In March, the Federal Bureau of Investigations was informed that Lecroy wanted to contact a white supremacist organization for advice on how to murder his black neighbor, according to an affidavit. An undercover agent recorded a call with Lecroy the next day.
“$500 and he’s a ghost,” Lecroy allegedly told the agent. Lecroy also brought up the burning cross, and suggested a good time frame for the crime, according to court papers. He wanted the man to use an untraceable “ghost gun” to kill the neighbor, and suggested he had plans to take over the property next door, the feds said.
Lecroy was arrested after he gave the undercover agent a $100 down payment in April for the hit job and mentioned “future targets.” He now faces up to 10 years in prison and a $250,000 fine, NBC-7 reported.

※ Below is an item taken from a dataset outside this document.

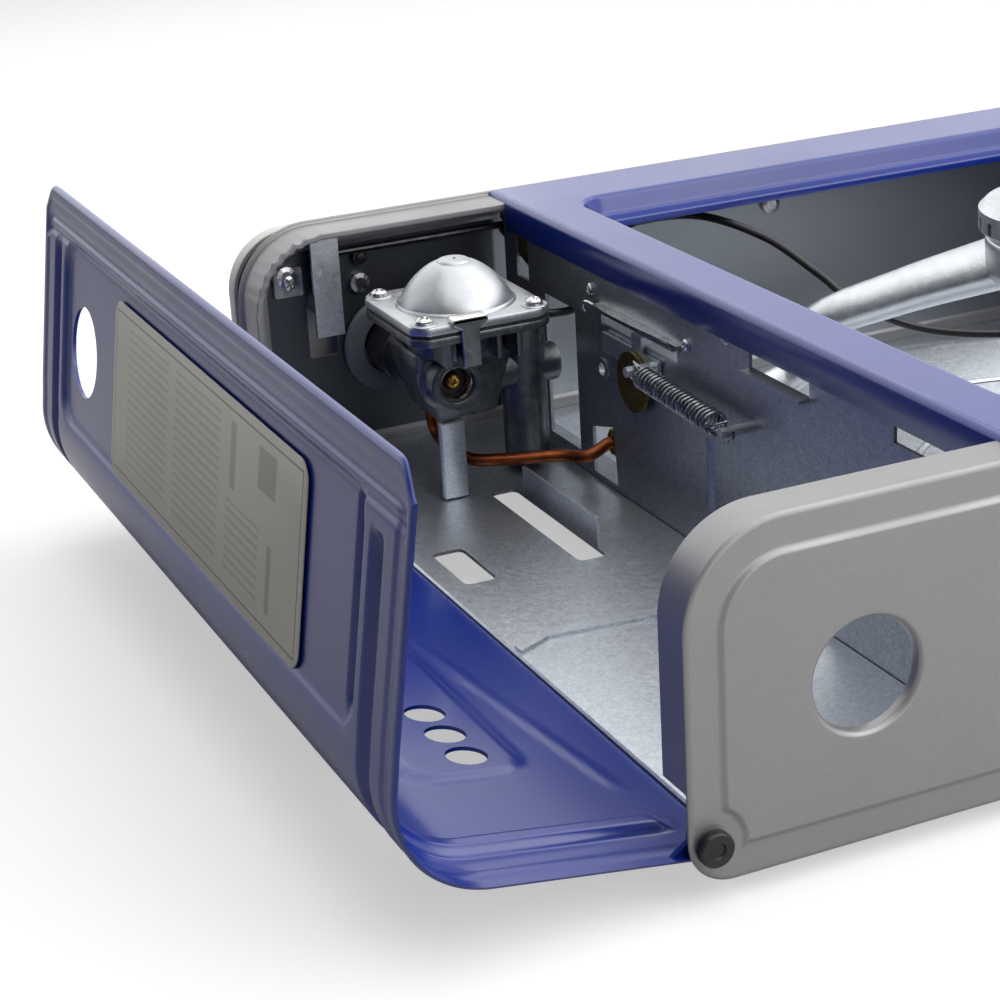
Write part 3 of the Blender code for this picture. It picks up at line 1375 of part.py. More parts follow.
make_back_panel()
make_front_panel()
make_fascia()
make_top_plate()
make_floor_pan()
make_bay_floor()
make_partition()
make_feet()
make_lid()
make_hinge_pins()
make_burner()
make_heat_shield()
make_burner_bracket()
make_jet()
make_regulator()
make_regulator_trim()
make_pipe()
make_knob()
make_igniter()
make_ignition_wire()
make_electrode()
make_lever()
make_crank()
make_catch()
make_spring()


def stand_on_origin():
    """Moves the stove so that its box stands centred on the origin, feet on zero."""
    bpy.context.view_layer.update()
    graph = bpy.context.evaluated_depsgraph_get()
    low, high = Vector((math.inf,) * 3), Vector((-math.inf,) * 3)
    for thing in bpy.data.objects:
        if thing.hide_render or thing.type == "EMPTY":
            continue
        seen = thing.evaluated_get(graph)
        mesh = seen.to_mesh()
        for vertex in mesh.vertices:
            spot = thing.matrix_world @ vertex.co
            low = Vector(map(min, low, spot))
            high = Vector(map(max, high, spot))
        seen.to_mesh_clear()
    stove.location = (-(low.x + high.x) / 2, -(low.y + high.y) / 2, -low.z)
    bpy.context.view_layer.update()
    print("box in mm:", [round(v / mm, 2) for v in high - low])
    print("shift in mm:", [round(v / mm, 3) for v in stove.location])


stand_on_origin()
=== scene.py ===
# Portable gas stove, lid standing open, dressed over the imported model.
# Lengths in the settings are millimetres in the stove's own frame: X to the user's right,
# Y to the back, Z up, zero at the casing's middle and at its panels' lower edge.

import math

import bmesh
import bpy
import numpy as np
from mathutils import Matrix, Vector
from mathutils.geometry import delaunay_2d_cdt

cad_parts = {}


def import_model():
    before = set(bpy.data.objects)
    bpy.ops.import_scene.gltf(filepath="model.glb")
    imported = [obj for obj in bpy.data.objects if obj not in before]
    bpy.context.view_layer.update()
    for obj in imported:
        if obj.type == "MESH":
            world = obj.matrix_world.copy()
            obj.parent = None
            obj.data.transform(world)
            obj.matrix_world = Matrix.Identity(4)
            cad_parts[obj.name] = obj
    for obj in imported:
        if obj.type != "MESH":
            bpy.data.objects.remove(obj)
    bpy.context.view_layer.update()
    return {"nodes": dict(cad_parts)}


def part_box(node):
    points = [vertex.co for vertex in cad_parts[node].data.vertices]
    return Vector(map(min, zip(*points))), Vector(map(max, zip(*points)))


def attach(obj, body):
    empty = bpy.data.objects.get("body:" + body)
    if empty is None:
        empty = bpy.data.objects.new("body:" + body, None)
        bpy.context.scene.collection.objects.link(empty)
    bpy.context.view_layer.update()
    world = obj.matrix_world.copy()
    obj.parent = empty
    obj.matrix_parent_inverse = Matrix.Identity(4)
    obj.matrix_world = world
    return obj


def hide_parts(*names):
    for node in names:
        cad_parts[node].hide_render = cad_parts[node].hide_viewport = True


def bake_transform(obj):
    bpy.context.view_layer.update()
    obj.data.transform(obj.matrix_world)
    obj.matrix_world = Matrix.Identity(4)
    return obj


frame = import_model()
nodes = frame["nodes"]

panelLow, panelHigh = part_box("back_panel")
stoveOrigin = np.array([(panelLow[0] + panelHigh[0]) / 2, panelHigh[1] - 0.145, panelLow[2]])
print("frame loaded, casing's middle at", [round(float(v), 4) for v in stoveOrigin])


# Shapes: whole arrays of points, millimetres in, metres in the mesh

# Stove millimetres to metres in the model's frame.
def world(points):
    return np.asarray(points, float) / 1000 + stoveOrigin


# One piece from a list of (points, faces) in stove millimetres, riding on a body.
def makeMesh(name, parts, material, body, sharp=40, uv=None):
    points, faces, start = [], [], 0
    for partPoints, partFaces in parts:
        points.append(world(partPoints))
        faces += [[start + int(k) for k in face] for face in partFaces]
        start += len(partPoints)
    mesh = bpy.data.meshes.new(name)
    mesh.from_pydata(np.concatenate(points).tolist(), [], faces)
    if uv is not None:
        layer = mesh.uv_layers.new(name="flat")
        loopVertex = np.empty(len(mesh.loops), int)
        mesh.loops.foreach_get("vertex_index", loopVertex)
        layer.data.foreach_set("uv", np.asarray(uv)[loopVertex].ravel())
    joined = bmesh.new()  # seams between the parts are welded and all faces turned outward
    joined.from_mesh(mesh)
    bmesh.ops.remove_doubles(joined, verts=joined.verts, dist=2e-6)
    bmesh.ops.recalc_face_normals(joined, faces=joined.faces)
    joined.to_mesh(mesh)
    joined.free()
    mesh.shade_smooth()
    mesh.set_sharp_from_angle(angle=math.radians(sharp))
    mesh.materials.append(material)
    piece = bpy.data.objects.new(name, mesh)
    bpy.context.collection.objects.link(piece)
    if body:
        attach(piece, body)
    return piece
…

The names of the white supremacist organizations Leroy tried to reach out to have not been released by federal authorities. According to the Charleston City Paper, there were 14 active hate groups in South Carolina, and 954 hate groups operating in the U.S. as of last year. The tally comes from a Southern Poverty Law Center report on extremism released in February.
The number of neo-Nazi groups increased last year, but the Ku Klux Klan saw a dip in chapters, according to the SPLC. “The new generation of white supremacists” has arrived, the authors of the report wrote.